Loans on non-accrual status                                            $   4,403        $   4,807
Loans past due greater than 90 days but not on non-accrual status            379            1,178
Other real estate owned                                                    1,417            1,498
Other Assets                                                                   5                5
                                                                       ---------        ---------
   Total non-performing assets                                         $   6,204        $   7,488
                                                                       =========        =========
Percentage of non-performing assets to total assets                         1.72%            2.02%


   At March 31, 2002 non-performing assets were $6.2 million or 1.72% of total
assets compared to $7.5 million or 2.02% of total assets at December 31, 2001.
Approximately $4.0 million of the non-accrual loans are primarily secured by
real estate and the remainder consists of commercial and consumer loans with
varying collateral. Any losses on non-accrual loans that are considered probable
have been estimated by management in its regular quarterly assessment of the
allowance for loan losses as discussed above. The increase in the provision for
loan losses each year is largely reflective of the increases in the average
non-accrual loans and the level of net charge-offs during the periods, as well
as total asset growth.

   Some of the decline in non-performing assets from December 31, 2001 to March
31, 2002 is the result of the sale of BFC. At December 31, 2001, non-performing
assets associated with BFC were $217,000. The Company is actively working on
identifying and reducing the level of non-performing assets, and has undertaken
a more aggressive approach relating to the collection and ultimate reduction of
non-performing assets. As these impaired loans are identified and brought
current, charged-off, or the repossessed collateral sold, the level of
non-performing assets is expected to decrease.

   Other real estate owned declined from $1.5 million at December 31, 2001 to
$1.4 million at March 31, 2002 as properties classified as other real estate
have been sold.

Liquidity

   Liquidity represents the ability to meet deposit withdrawals and fund loan
demand, while retaining the flexibility to take advantage of business
opportunities.
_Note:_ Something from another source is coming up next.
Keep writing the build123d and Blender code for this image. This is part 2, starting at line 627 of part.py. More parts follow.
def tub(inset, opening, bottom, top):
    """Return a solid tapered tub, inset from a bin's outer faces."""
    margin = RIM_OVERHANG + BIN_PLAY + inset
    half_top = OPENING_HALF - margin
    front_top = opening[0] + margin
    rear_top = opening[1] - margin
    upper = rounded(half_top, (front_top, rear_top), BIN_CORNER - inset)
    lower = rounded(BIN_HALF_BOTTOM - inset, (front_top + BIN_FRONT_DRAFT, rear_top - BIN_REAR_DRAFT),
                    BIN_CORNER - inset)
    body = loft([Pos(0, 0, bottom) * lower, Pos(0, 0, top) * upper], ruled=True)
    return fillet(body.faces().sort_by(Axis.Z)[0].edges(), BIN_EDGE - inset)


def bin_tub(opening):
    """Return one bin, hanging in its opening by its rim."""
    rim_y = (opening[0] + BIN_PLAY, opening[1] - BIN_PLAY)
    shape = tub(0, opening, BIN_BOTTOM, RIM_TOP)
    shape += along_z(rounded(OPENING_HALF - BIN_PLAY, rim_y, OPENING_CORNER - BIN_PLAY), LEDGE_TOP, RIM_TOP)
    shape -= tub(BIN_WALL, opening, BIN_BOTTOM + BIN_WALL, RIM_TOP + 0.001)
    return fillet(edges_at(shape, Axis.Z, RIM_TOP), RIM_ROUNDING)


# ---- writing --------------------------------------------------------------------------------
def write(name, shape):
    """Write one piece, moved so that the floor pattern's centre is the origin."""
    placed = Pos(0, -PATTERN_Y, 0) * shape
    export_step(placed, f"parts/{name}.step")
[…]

The Company's primary sources of funds are customers deposits,
loan payments, sales of assets, advances from the FHLB (Federal Home Loan Bank)
and the use of the federal funds market.

   As of March 31, 2002, approximately $8.4 million of the securities portfolio
matures within one year, and another $8.0 million is callable within one year.
The maturities of mortgage-backed securities, which are not due at a single
maturity date, have been allocated over maturity groupings based on the expected
maturity of the underlying collateral. Mortgage-backed securities may mature
earlier than their stated contractual maturities because of accelerated
principal repayments of the underlying loans.
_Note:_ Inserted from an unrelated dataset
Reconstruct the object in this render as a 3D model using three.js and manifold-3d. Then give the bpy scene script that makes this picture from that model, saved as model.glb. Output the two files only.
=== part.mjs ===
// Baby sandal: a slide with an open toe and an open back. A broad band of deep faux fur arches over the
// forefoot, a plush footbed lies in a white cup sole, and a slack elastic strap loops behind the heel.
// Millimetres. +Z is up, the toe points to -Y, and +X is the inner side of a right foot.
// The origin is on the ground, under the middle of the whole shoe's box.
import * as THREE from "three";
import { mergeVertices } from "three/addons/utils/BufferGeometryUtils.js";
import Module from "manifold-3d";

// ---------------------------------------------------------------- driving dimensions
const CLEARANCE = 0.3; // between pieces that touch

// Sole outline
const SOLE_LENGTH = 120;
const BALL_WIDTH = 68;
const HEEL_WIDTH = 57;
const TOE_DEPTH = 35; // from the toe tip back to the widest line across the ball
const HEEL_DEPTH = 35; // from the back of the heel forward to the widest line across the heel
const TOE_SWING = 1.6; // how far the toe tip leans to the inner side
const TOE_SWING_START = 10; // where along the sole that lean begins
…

   Historically the Company has utilized borrowings from the FHLB as an
important source of funding for its growth. The Company has an established
borrowing line with the FHLB that permits it to borrow up to 15% of the Bank's
assets, subject to collateral limitations. Advances from the FHLB have maturity
periods ranging from 1 through 15 years and at March 31, 2002, bear interest at
rates ranging from 2.00% to 8.62%. At March 31, 2002, $16.0 million in advances
were outstanding from the FHLB.

   During 2001, the Company experienced extremely rapid growth in its
residential lending segment as consumers took advantage of relatively low
housing market interest rates to refinance, build, or purchase homes. Although
these residential mortgage loans are typically sold within 15-45 days after
funding, the volume funded but unsold grew from $10.0 million at December 31,
2000 to over $55.0 million during the first quarter of 2001, and to over $68.0
million at the peak during the fourth quarter of 2001. In order to take
advantage of the income generated by the increase in mortgage loan volume, the
Company utilized the broker CD market to fund the growth. As origination volumes
of loans held-for-sale began to taper off toward the end of 2001 and into the
first quarter of


                                       20


2002, the excess funds were deposited in the Company's cash account with the
FHLB. Efficiencies developed late in 2001 in the process of loan origination and
sale into the secondary market, combined with a decrease in demand in the
mortgage lending market, make it unlikely the Company will experience a dramatic
increase in loan volume as experienced during 2001. If this assumption holds
true during 2002, the Company anticipates a reduction in broker CD's as they
mature, helping to reduce any excess liquidity. During the second quarter of
2002, $28.2 million of broker and out-of-market certificates of deposit mature.

Capital

   The Company and the Bank are required to maintain minimum amounts of capital
to "risk weighted" assets, as defined by banking regulators. The Company and the
Bank are required to have total capital and tier 1capital ratios of 8.0% and
4.0%, respectively. In addition, the Bank is required to maintain a tier 1
leverage capital ratio of not less than 4%. At March 31, 2002, the Company's
total capital and tier 1 capital ratios were 11.05% and 9.79%, respectively; and
at December 31, 2001, the company's ratios were 10.10% and 8.84%, respectively.
At March 31, 2002, the Bank's total capital, tier 1 capital, and tier 1 leverage
capital ratios were 11.58%, 10.32%, and 7.54%, respectively, and at December 31,
2001 were 10.72%, 9.46%, and 6.99%, respectively. The Company's ratio of
shareholders' equity to average assets was 7.96%, and 8.14% at March 31, 2002
and December 31, 2001, respectively.


                                       21


                           Part II. Other Information

Item 5

Other Information

None

Item 6

(a) Exhibits. The list of exhibits is set forth on the Exhibit Index attached
    hereto.

(b) Reports of Form 8-K

    1. On March 29, 2002 the Company filed an 8-K containing item 5. This report
    announced changes in the Company's executive management and board of
    directors.


                                       22


Pursuant to the requirements of the Securities and Exchange Act of 1934, the
registrant has duly caused this report to be signed on its behalf by the
undersigned thereunto duly authorized.

                                                    Cowlitz Bancorporation
                                                    (Registrant)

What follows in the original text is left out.